A team from the 6 Jammu and Kashmir Rifles shot dead Budheswar, 24, at Laopatty in Tinsukia district. A resident of Kordoiguri village under Doomdooma police station, the slain youth was allegedly seeing moving about suspiciously at Laopatty village. He was “challenged” on refusing to obey the army team’s order to stop. The army said he fired from his pistol and tried to escape, forcing the soldiers to retaliate and bring him down.

Like yesterday and the day before, around 10,000 villagers from the district blocked National Highway 37 near Don Bosco School, Rupai, since morning today.

Gen. Marwah visited Doomdooma along with other senior army officers to meet the protesters. The GOC apologised to the villagers for Budheswar’s death and urged them to co-operate with the administration in restoring normality in the district.

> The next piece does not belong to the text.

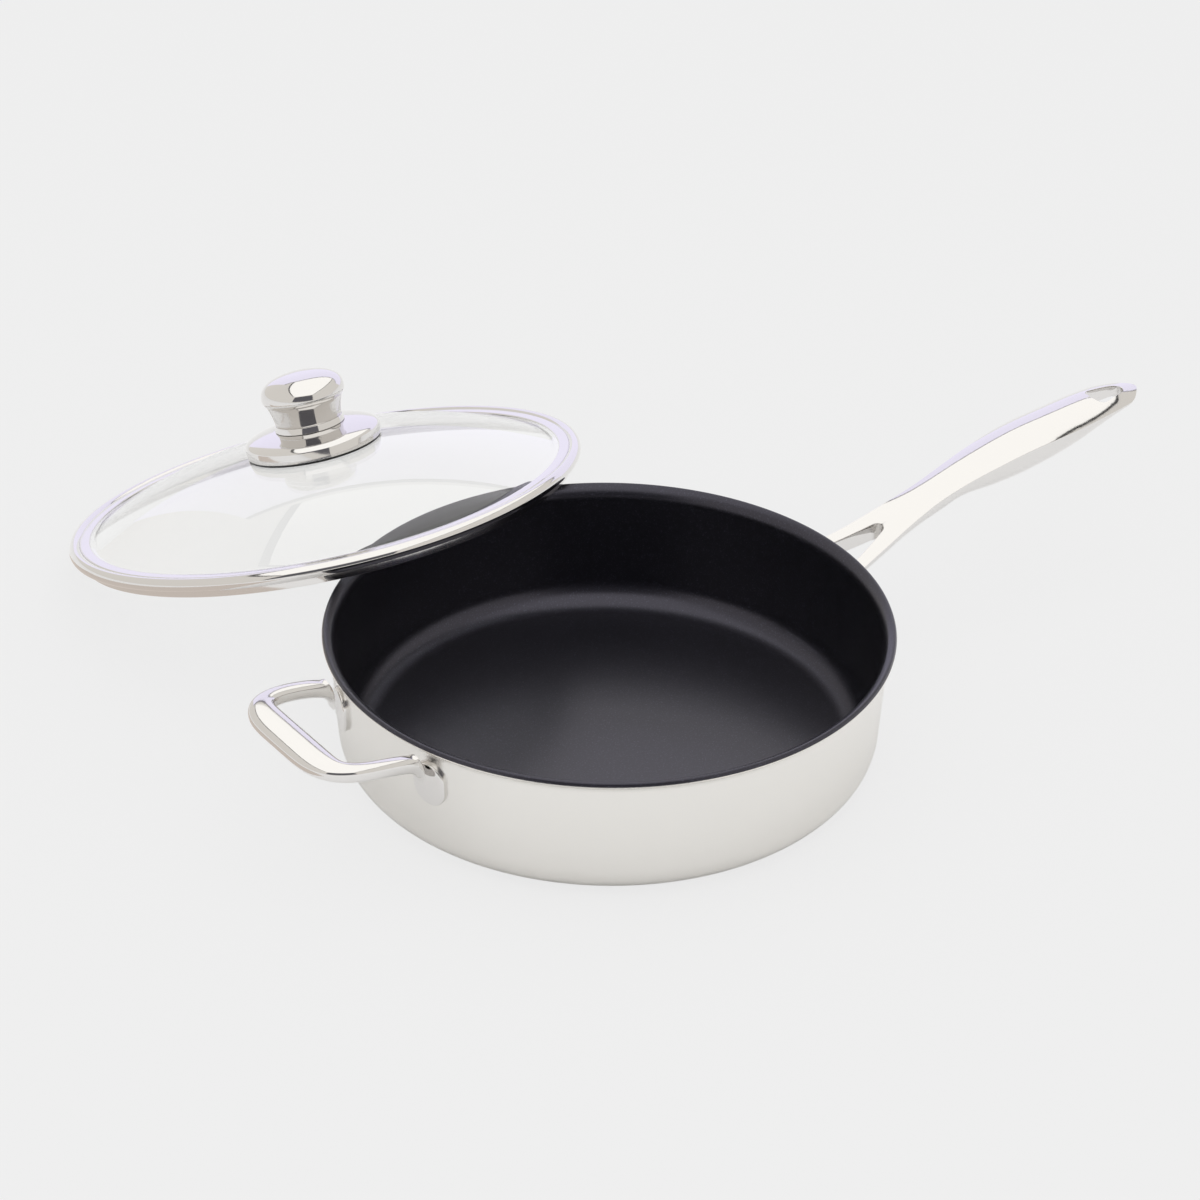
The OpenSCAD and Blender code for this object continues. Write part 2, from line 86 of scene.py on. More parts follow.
def linear(colour: str) -> tuple[float, float, float, float]:
    """Turns an sRGB hex colour into a linear colour.

    Args:
        colour: six hex digits, with or without a leading hash.

    Returns:
        Red, green, blue and alpha, each from 0 to 1.
    """
    digits = colour.lstrip("#")
    parts = [int(digits[i : i + 2], 16) / 255 for i in (0, 2, 4)]
    r, g, b = (p / 12.92 if p <= 0.04045 else ((p + 0.055) / 1.055) ** 2.4 for p in parts)
    return r, g, b, 1.0


def add_node(
    tree: Tree,
    kind: str,
    inputs: dict[str | int, object] | None = None,
    **settings: object,
) -> bpy.types.Node:
    """Adds a node with its settings, its socket values and its incoming links.

    Args:
        tree: the node tree that takes the node.
        kind: the node's type, such as ShaderNodeBsdfPrincipled.
        inputs: for each socket, by name or number, a value or the output that feeds it.
        **settings: properties set on the node itself.

    Returns:
        The new node.
    """
    made = tree.nodes.new(kind)
    for key, value in settings.items():
        setattr(made, key, value)
    for key, value in (inputs or {}).items():
        if isinstance(value, Socket):
            tree.links.new(value, made.inputs[key])
        else:
            made.inputs[key].default_value = value
    return made


def new_material(name: str) -> tuple[Material, Tree]:
    """Makes an empty node material.

    Args:
        name: the material's name.

    Returns:
        The material and its node tree, which holds no nodes yet.
    """
    material = bpy.data.materials.new(name)
    material.use_nodes = True
    material.node_tree.nodes.clear()
    return material, material.node_tree


def close_material(material: Material, kind: str, inputs: dict[str | int, object]) -> Material:
    """Gives a material the shader that makes its surface.

    Args:
        material: the material, with its other nodes in place.
        kind: the shader node's type.
        inputs: the shader's values and the outputs that feed it.

    Returns:
        The same material.
    """
    shader = add_node(material.node_tree, kind, inputs)
    add_node(material.node_tree, "ShaderNodeOutputMaterial", {"Surface": shader.outputs[0]})
    return material


def noise(tree: Tree, size_mm: float, detail: float = 2.0) -> Socket:
    """Noise that stays with the object.

    Args:
        tree: the material's node tree.
        size_mm: the size of its waves in millimetres.
        detail: how many finer layers it has.

    Returns:
        The output with its value, from 0 to 1.
    """
    place = add_node(tree, "ShaderNodeTexCoord").outputs["Object"]
    inputs = {"Vector": place, "Scale": 1 / (size_mm * MM), "Detail": detail}
    return add_node(tree, "ShaderNodeTexNoise", inputs).outputs["Fac"]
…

The sequence of events was strikingly similar to the aftermath of Kakopathar-based Ajit Mahanta’s death in army custody in February last year. The army promised Budheswar’s family, comprising his wife and two daughters, the younger one barely three months old, a “rehabilitation package” on the lines of the one offered to Ajit’s spouse and sons.

Gen. Marwah said the army would also ensure that the “justice delivery system is not unnecessarily stretched and justice is not delayed”.

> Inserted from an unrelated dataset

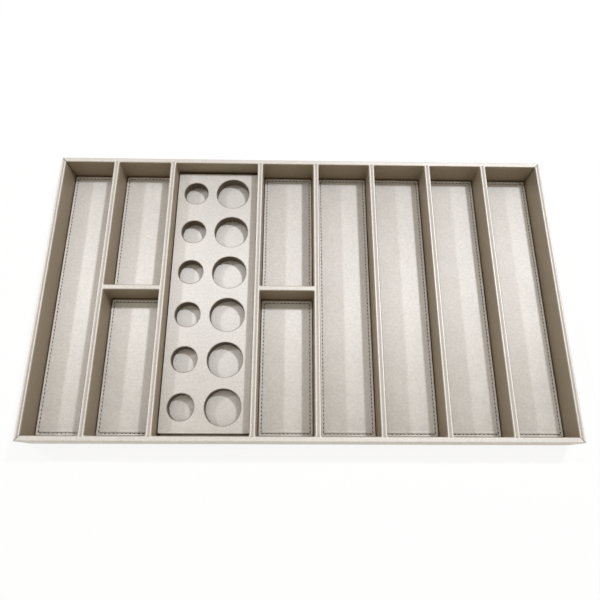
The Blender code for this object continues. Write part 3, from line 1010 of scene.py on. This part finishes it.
def add_felt(material):
    """The felt under the base: a thin sheet with soft edges and rounded corners."""
    low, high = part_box("backing_felt")
    _, _, half_x, half_y = plan_of(low, high)
    count_x, count_y = round(2 * half_x / FELT_STEP), round(2 * half_y / FELT_STEP)
    lower = arc((0, low.z + FELT_ROUND), FELT_ROUND, -90, 0, LIP_STEPS)
    upper = arc((0, high.z - FELT_ROUND), FELT_ROUND, 0, 90, LIP_STEPS)
    edge = [(FELT_ROUND - x, z) for x, z in lower + upper]
    profile = [(FELT_BAND, low.z), *edge, (FELT_BAND, high.z)]

    def shares(half, count):
        steps = range(FELT_CORNER_STEPS + 1)
        corner = [FELT_CORNER * step / FELT_CORNER_STEPS / (2 * half) for step in steps]
        middle = [between(corner[-1], 1 - corner[-1], step / count) for step in range(1, count)]
        return corner + middle + [1 - share for share in reversed(corner)]

    shares_x, shares_y = shares(half_x, count_x), shares(half_y, count_y)
    points, faces = [], []
    for inset, height in profile:
        for x, y, _ in mat_ring(shares_x, shares_y, half_x, half_y, inset):
            x, y = rounded_corner(x, y, half_x, half_y, FELT_CORNER)
            points.append(Vector((x, y, height)))
    around = len(points) // len(profile)
    for row in range(len(profile) - 1):
        faces += strip_faces(around * row, around * (row + 1), around, True)
    faces.append(tuple(range(around)))
    faces.append(tuple(around * (len(profile) - 1) + index for index in reversed(range(around))))
    add_piece("felt_backing", points, faces, material, "tray", ["backing_felt"])


# Floor, lamps and camera


def seen_directly(tree):
    """1 on rays that show the background itself: to the camera, in gloss and through glass."""
    path = add_node(tree, "ShaderNodeLightPath")
    either = math_node(tree, "MAXIMUM", path.outputs["Is Camera Ray"], path.outputs["Is Glossy Ray"])
    return math_node(tree, "MAXIMUM", either, path.outputs["Is Transmission Ray"])


def add_floor():
    """A pale floor that looks white to the camera and keeps a faint shadow."""
    mesh = bpy.data.meshes.new("floor")
    half = FLOOR_SIZE / 2
    corners = [(-half, -half, -FIT), (half, -half, -FIT), (half, half, -FIT), (-half, half, -FIT)]
    mesh.from_pydata(corners, [], [(0, 1, 2, 3)])
    floor = bpy.data.objects.new("floor", mesh)
    bpy.context.scene.collection.objects.link(floor)
    material, tree, shader = new_material("pale_floor")
    shader.inputs["Base Color"].default_value = (*FLOOR_COLOUR, 1)
    shader.inputs["Roughness"].default_value = FLOOR_ROUGHNESS
    glow = add_node(tree, "ShaderNodeEmission", Strength=1.0)
    both = tree.nodes.new("ShaderNodeMixShader")
    tree.links.new(math_node(tree, "MULTIPLY", seen_directly(tree), FLOOR_GLOW), both.inputs[0])
    tree.links.new(shader.outputs[0], both.inputs[1])
    tree.links.new(glow.outputs[0], both.inputs[2])
    tree.links.new(both.outputs[0], tree.nodes["Material Output"].inputs["Surface"])
    mesh.materials.append(material)


def add_world():
    """A studio: a white backdrop all round, a dim brown wall over it and a bright warm ceiling."""
    world = bpy.data.worlds.new("studio")
    world.use_nodes = True
    tree = world.node_tree
    way = add_node(tree, "ShaderNodeTexCoord").outputs["Generated"]
    height = add_node(tree, "ShaderNodeSeparateXYZ", Vector=way).outputs["Z"]
    low = ranged(tree, height, 0.0, 1.0, BACKDROP_END, WALL_START)
    high = ranged(tree, height, 0.0, 1.0, CEILING_START, CEILING_FULL)
    colour = mixed(tree, low, (*BACKDROP_COLOUR, 1), (*WALL_COLOUR, 1))
    colour = mixed(tree, high, colour, (*CEILING_COLOUR, 1))
    tree.links.new(colour, tree.nodes["Background"].inputs["Color"])
    bpy.context.scene.world = world


def add_lamp(name, place, size, power):
    light = bpy.data.lights.new(name, "AREA")
    light.shape = "DISK"
    light.size = size
    light.energy = power
    light.color = LAMP_COLOUR
    lamp = bpy.data.objects.new(name, light)
    lamp.location = place
    lamp.rotation_euler = (-Vector(place)).to_track_quat("-Z", "Y").to_euler()
    bpy.context.scene.collection.objects.link(lamp)


def add_camera():
    data = bpy.data.cameras.new("camera")
    data.lens = CAMERA_LENS
    data.sensor_width = CAMERA_SENSOR
    camera = bpy.data.objects.new("camera", data)
    turned = Matrix.Identity(4)
    for turn, axis in zip(CAMERA_TURNS, "ZXZ"):
        turned = turned @ Matrix.Rotation(math.radians(turn), 4, axis)
    camera.matrix_world = Matrix.Translation(CAMERA_PLACE) @ turned
    bpy.context.scene.collection.objects.link(camera)
    bpy.context.scene.camera = camera


def finish_boards(board):
    """Gives the boards that stay CAD nodes their material."""
    for name, node in frame["nodes"].items():
        if name.endswith("_board") and not node.hide_render:
            node.data.materials.clear()
            node.data.materials.append(board)


frame_leather = leatherette("frame_leatherette", *FRAME_FINISH)
mat_leather = leatherette("mat_leatherette", *PADDED_FINISH)
rack_leather = leatherette("rack_leatherette", *PADDED_FINISH)
add_wraps(frame_leather)
add_mats(mat_leather, twisted_thread("seam_thread"))
add_rack(rack_leather, fibreboard("rack_board", RACK_CORE_COLOUR_AND_SHADE, *RACK_CORE_FINISH))
add_felt(felt("backing_felt"))
finish_boards(fibreboard("core_board", BOARD_COLOUR_AND_SHADE, *BOARD_FINISH))

add_floor()
add_world()
add_lamp("right_lamp", *RIGHT_LAMP)
add_lamp("left_lamp", *LEFT_LAMP)
add_camera()

view = bpy.context.scene.view_settings
view.view_transform = "Standard"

Hemanta Narzary, commissioner of the Upper Assam Division, is conducting the civil inquiry into Budheswar’s death. He said the government was working out a compensation package for the slain youth’s family in consultation with the army.

The army delegation and bureaucrats representing the government met leaders of the organisations leading the blockade to seek their “co-operation”. But Birinchi Neog, convenor of the People’s Committee for Peace Initiatives in Assam, said the onus was on the people of the area to call off their agitation or continue it.

“The agitation to seek justice for Budheswar Moran was a spontaneous act. We cannot take any decision unilaterally,” he added.

Industry and power minister Pradyut Bordoloi, who is from Tinsukia district, and legislators Bolin Chetia, Durga Bhumij and Rajendra Prasad Singh, met the protesters separately.

Bordoloi said chief minister Tarun Gogoi had sent him to convey the message that a proper inquiry would be conducted and the guilty punished. He said the government would give Rs 3 lakh to Budheswar’s family.

Not many seemed convinced. “This was expected. What else can politicians assure us of' The army will continue killing innocent people and the government will do the job of instituting inquiries. The chief minister, who is now the boss of the Unified Command, should send a clear and strong message to the army to stop atrocities,” said Lakhaya Konwar, spokesman for the All Assam Tai-Ahom Students’ Union.